What changes are planned?
The amendments to the Act are made to implement an EU Directive on transparent and predictable working conditions in the European Union (“Working Conditions Directive”). The requirements of the Directive serve, among other things, to create transparency and predictability in the employment relationship.
Under the current version of the Verification Act, the employer has to prove the following employment conditions to its employees in writing:
- address of the contracting parties;
- the date of commencement of the employment relationship, in the case of fixed-term employment relationships: the foreseeable duration of the employment relationship;
- the place of work or, if the employee is not to work at only one particular place of work, an indication that the employee may be employed at different places;
- a brief description of the work to be performed by the employee;
- the composition and amount of the remuneration, including supplements, bonuses and special payments as well as other components of the remuneration and their due date;
- the agreed working hours;
- the duration of the annual holiday;
- the notice periods;
- a reference in general terms to the collective agreements, works agreements or service agreements applicable to the employment relationship.
The new Verification Act provides for the following additions, among others:
- if applicable, a reference to the possibility of freely choosing the place of work;
- duration of the probationary period, if agreed;
- the composition and amount of remuneration, including overtime pay, bonuses, allowances, premiums and special payments as well as other components of remuneration, each of which shall be stated separately with their due date and method of payment;
- the agreed working time, agreed rest breaks and rest periods and, in the case of agreed shift work, the shift system, shift rhythm and prerequisites for shift changes;
- any entitlement to training provided by the employer;
- if the employer promises the employee an occupational pension through a pension provider, the name and address of this pension provider; the obligation to provide evidence does not apply if the pension provider is obliged to provide this information;
- the procedure to be followed by the employer and the employee when terminating the employment relationship, at least the requirement of the written form and the time limits for terminating the employment relationship, as well as the time limit for bringing an action for protection against dismissal;
- a reference in general terms to the collective agreements, works or service agreements applicable to the employment relationship as well as regulations of commissions with equal representation which determine working conditions for the area of church employers on the basis of church law.

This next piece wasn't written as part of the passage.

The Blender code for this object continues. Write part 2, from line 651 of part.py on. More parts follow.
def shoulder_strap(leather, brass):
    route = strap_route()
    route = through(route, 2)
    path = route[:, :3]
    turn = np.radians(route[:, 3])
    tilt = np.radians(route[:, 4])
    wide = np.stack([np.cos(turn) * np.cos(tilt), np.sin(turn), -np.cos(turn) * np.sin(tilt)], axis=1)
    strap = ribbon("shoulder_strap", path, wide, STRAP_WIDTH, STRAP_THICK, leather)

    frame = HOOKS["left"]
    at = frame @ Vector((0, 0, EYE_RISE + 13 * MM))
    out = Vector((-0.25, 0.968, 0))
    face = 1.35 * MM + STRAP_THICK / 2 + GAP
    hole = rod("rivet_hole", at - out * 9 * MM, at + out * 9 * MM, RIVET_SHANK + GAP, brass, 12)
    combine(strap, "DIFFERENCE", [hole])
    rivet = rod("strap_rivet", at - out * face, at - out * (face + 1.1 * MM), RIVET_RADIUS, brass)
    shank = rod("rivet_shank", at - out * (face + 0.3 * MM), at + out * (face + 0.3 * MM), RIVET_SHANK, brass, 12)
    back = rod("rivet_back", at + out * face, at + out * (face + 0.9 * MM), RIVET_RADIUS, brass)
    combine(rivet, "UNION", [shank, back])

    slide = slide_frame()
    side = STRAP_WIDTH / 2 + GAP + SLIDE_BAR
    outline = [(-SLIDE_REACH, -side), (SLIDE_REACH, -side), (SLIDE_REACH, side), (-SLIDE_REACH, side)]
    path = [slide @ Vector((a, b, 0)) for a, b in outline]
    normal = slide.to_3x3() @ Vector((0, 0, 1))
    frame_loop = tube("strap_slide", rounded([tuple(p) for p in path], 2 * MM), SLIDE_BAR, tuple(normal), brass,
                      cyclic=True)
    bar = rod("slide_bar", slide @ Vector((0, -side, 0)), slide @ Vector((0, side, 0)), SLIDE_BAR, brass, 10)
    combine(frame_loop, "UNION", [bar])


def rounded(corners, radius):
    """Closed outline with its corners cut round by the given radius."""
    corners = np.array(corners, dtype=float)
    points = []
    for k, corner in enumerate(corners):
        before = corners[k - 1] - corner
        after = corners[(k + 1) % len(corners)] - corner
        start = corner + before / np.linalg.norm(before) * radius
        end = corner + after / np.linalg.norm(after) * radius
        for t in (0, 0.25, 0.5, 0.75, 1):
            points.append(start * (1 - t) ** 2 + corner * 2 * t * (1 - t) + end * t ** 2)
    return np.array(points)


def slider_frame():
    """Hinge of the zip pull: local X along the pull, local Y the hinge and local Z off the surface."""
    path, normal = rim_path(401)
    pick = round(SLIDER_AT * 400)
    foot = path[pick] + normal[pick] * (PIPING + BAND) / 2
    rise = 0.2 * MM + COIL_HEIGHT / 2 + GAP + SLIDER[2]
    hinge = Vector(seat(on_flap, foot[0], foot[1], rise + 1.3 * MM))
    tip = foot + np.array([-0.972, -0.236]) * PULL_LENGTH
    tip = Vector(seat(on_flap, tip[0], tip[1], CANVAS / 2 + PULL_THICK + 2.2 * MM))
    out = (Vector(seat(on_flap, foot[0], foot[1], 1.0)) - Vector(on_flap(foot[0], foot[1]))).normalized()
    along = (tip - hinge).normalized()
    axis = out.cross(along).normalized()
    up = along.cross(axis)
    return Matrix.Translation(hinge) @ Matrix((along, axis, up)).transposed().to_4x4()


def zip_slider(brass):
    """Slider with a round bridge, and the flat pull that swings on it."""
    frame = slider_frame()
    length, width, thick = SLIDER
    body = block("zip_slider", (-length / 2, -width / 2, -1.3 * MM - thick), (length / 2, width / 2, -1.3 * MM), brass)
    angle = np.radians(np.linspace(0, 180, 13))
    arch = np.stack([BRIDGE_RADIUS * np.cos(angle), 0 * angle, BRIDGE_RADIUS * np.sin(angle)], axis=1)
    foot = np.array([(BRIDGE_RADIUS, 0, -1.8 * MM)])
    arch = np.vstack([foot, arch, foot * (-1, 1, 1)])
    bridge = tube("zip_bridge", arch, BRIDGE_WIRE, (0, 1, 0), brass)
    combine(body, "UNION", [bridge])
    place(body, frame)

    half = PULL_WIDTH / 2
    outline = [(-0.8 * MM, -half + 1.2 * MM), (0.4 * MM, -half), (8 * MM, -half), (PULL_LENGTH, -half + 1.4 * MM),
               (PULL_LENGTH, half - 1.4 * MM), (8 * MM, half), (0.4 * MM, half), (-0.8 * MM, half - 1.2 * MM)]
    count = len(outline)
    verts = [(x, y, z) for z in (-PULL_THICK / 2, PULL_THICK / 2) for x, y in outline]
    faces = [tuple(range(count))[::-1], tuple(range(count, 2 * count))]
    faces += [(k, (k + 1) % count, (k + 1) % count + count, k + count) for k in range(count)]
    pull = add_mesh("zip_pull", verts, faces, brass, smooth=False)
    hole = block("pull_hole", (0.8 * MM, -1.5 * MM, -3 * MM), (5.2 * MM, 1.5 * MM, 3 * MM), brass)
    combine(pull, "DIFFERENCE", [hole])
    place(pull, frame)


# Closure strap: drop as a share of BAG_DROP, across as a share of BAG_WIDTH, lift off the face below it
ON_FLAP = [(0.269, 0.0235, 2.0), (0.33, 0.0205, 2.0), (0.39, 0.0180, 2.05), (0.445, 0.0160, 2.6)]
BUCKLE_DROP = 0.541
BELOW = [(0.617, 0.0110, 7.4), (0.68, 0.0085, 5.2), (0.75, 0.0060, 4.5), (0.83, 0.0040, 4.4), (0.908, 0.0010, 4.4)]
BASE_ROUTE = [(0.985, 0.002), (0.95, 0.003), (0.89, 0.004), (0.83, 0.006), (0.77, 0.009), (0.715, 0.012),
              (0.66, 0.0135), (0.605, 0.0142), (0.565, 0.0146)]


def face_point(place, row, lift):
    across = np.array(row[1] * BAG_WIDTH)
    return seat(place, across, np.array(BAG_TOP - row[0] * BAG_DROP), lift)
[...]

The information that must now be documented therefore clearly goes beyond the previously required information and also contains information that is unlikely to have been contained in this form in any employment contract to date.

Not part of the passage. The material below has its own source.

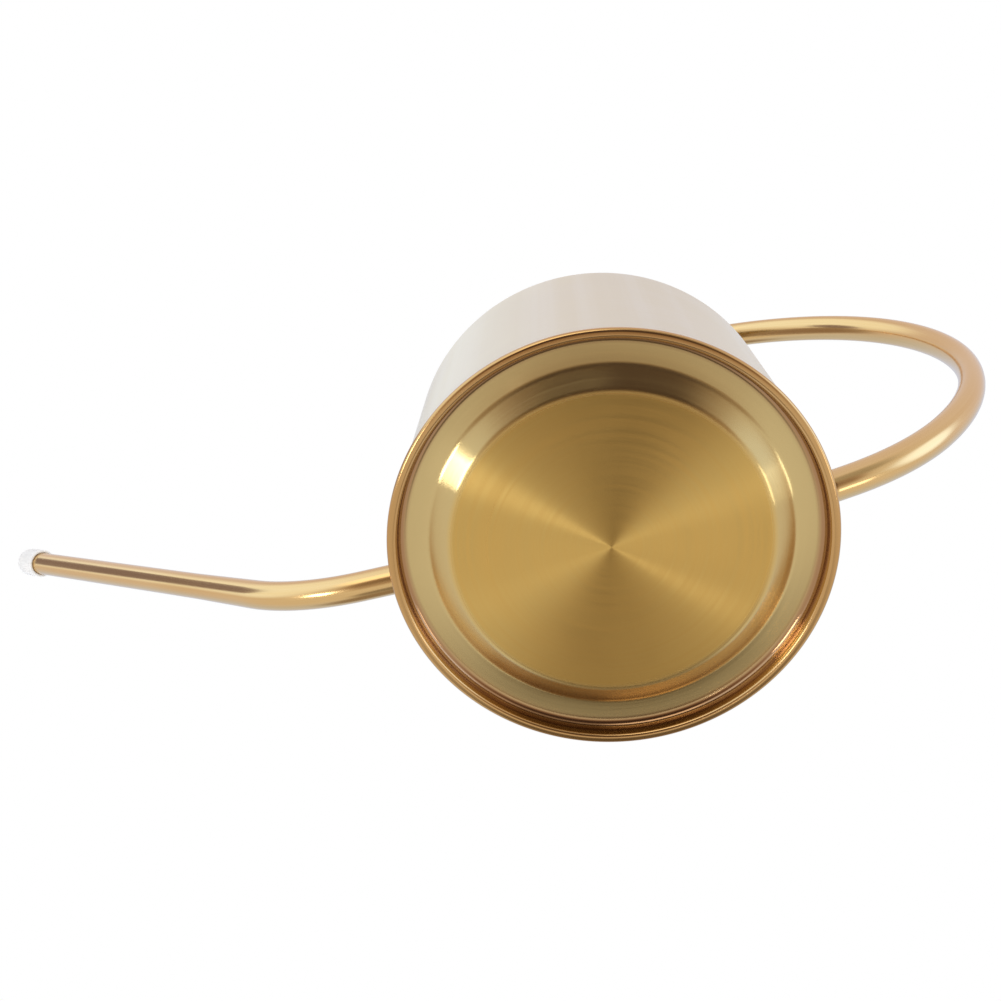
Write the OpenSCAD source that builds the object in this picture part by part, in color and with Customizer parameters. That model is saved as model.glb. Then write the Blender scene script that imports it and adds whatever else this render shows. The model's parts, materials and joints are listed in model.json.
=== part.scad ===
// Long-spout watering can: a straight-sided open can with a pressed base,
// one bent spout tube at the front and one hoop handle over the opening.
// +Z is up, the spout points to -X, and the origin is the centre of the foot
// ring on the surface that the can stands on.

/* [Can] */
// Outside diameter of the straight wall
body_d = 127.4; // [110:0.2:140]
// Height of the can, from the table to its top edge
body_h = 86.7; // [80:0.1:110]
// Thickness of the sheet metal
sheet = 0.8; // [0.6:0.1:1]
// Radius of the hem rolled inward along the top edge
hem_r = 1.1; // [1:0.1:1.5]

/* [Base] */
// How far the foot ring stands out past the wall
ring_proud = 1.3; // [0.8:0.1:2]
// Height of the foot ring
ring_h = 2.4; // [2.2:0.1:3]
// Radius of the foot ring's rounded edges
ring_round = 1.1; // [0.6:0.1:1.1]
// Height of the base disc's middle above the table
middle_z = 2.8; // [2.4:0.1:3.5]
// Height of the channel round the base disc's edge
channel_z = 6.2; // [5.5:0.1:7]
// Radius where the flat middle of the base ends
middle_r = 46.5; // [30:0.5:48]
// Width of the slope between the middle and the channel
slope_w = 8; // [5:0.5:9]
// Share of the slope's width that is rounded at each end
slope_ease = 0.2; // [0.05:0.05:0.4]
// Corner radius between the channel and the flange
corner_r = 2.2; // [1:0.1:2.5]

/* [Spout] */
// Height of the spout's root above the table
spout_z = 14.6; // [13:0.1:20]
// Outside radius of the spout at its root
spout_root_r = 4.65; // [4.4:0.05:5.5]
// Outside radius of the spout at its tip
spout_tip_r = 4.25; // [3.8:0.05:4.4]
// Thickness of the spout's tube wall
spout_wall = 0.6; // [0.5:0.1:0.9]
// Distance from the can's axis to the start of the bend
spout_bend_x = 76.7; // [74:0.1:85]
// Bend radius of the spout's centre line
spout_bend_r = 67; // [50:1:80]
// Angle that the long part of the spout rises at
spout_rise = 35.8; // [25:0.1:50]
// Length of the taper after the bend
spout_taper = 30; // [15:1:60]
// Length of the straight part, with the taper
spout_straight = 143; // [110:0.5:170]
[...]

Deadlines for providing documentation
Different deadlines apply for the written documentation of the essential working conditions.
In the case of employees whose employment relationship begins on 1 August 2022 or later, the draft law requires written proof for some of the listed employment conditions on the first day of the employment relationship – for other employment conditions, proof within seven days or within one month after the agreed start of the employment relationship shall suffice. This also applies if an employment contract with a start date as of 1 August 2022 or later has already been concluded.
For employees who were already in an employment relationship before the amendment to the law came into force, the law provides for an obligation of the employer to provide the documentation at the employee’s request. The employer must then provide written documentation of some of the working conditions specified in the new version of the Verification Act, such as remuneration and working hours, within 7 days. These short deadlines for providing the documentation make it clear that employers should prepare themselves for the changes to the Verification Act.
Planned sanctions: Fine for violations of the Verification Act
For the first time, the new law provides for specific sanctions for violations of the Verification Act by the employer. If the employer does not provide documentation of the essential terms of the contract, or does not do so correctly, completely, in the prescribed manner or in good time, the employer will face a fine of up to EUR 2,000.00 from 1 August 2022. The fine can be imposed per violation – if the requirements of the Verification Act are not fulfilled for several employment relationships, this can be expensive for employers.
Documentation of the procedure to be followed in terminating the employment relationship?
The new obligation to provide information on the procedure to be followed by the employer and the employee when terminating the employment relationship appears to be particularly problematic. Explicitly, the new Verification Act only lists the written form requirement for terminations, a reference to the notice periods as well as a reference to the period for bringing an action for protection against unfair dismissal.
In view of this vague wording, it is currently completely unclear whether employers must also provide information with regard to the multitude of other procedural provisions, such as the consultation of the works council before a dismissal is announced or obtaining the consent of the integration office when severely disabled workers are dismissed. It also remains to be seen whether case law will derive claims for damages by employees or even a reason for the invalidity of a dismissal from an incorrect documentation.
De facto written form requirement for all employment contracts through the new Verification Act?
Mandatory written form requirements have so far been encountered only in isolated cases in German labour law, such as for fixed-term contracts. The (new) Verification Act does require comprehensive written proof of essential working conditions – but a breach of this requirement, for example by an employment contract in (non-qualified) electronic form, did not and does not lead to the invalidity of the employment contract. Employers can therefore theoretically continue to effectively conclude (open-ended) employment contracts electronically by means of common digital signature programs. However, they would then need to provide an additional document with the essential terms of the employment relationship according to the Verification Act which needs to comply with the written form requirement. Written form under German law means old-fashioned “pen & paper” or “wet ink”. The electronic form is expressly excluded for this written proof. The Verification Act thus creates a de facto obligation to conclude wet-ink employment contracts or to additionally provide the essential terms and conditions of employment in writing and thus paves the way to the digital stone age for labour law.
Key Action Points for Human Resources and In-house Counsel
What does this mean in practice? – All employers must now become active!
- In view of the short deadlines for providing the documentation and financial sanctions provided for under the amended law, employers must already now compare the employment contract templates they use with the changes in the law and adapt their templates, or alternatively prepare an additional document. In particular, topics such as the procedure for dismissals as well as a reference to the deadline for bringing an action for protection against dismissal and rest periods are unlikely to be found in any template employment contract so far.
- For existing employees or employees who have already signed a contract starting on 1 August 2022 or later, either a written contract amendment or a written template information on the essential terms and conditions of employment should be prepared.
In addition, the future handling of the requirements of the Verification Act by the courts must be kept in mind.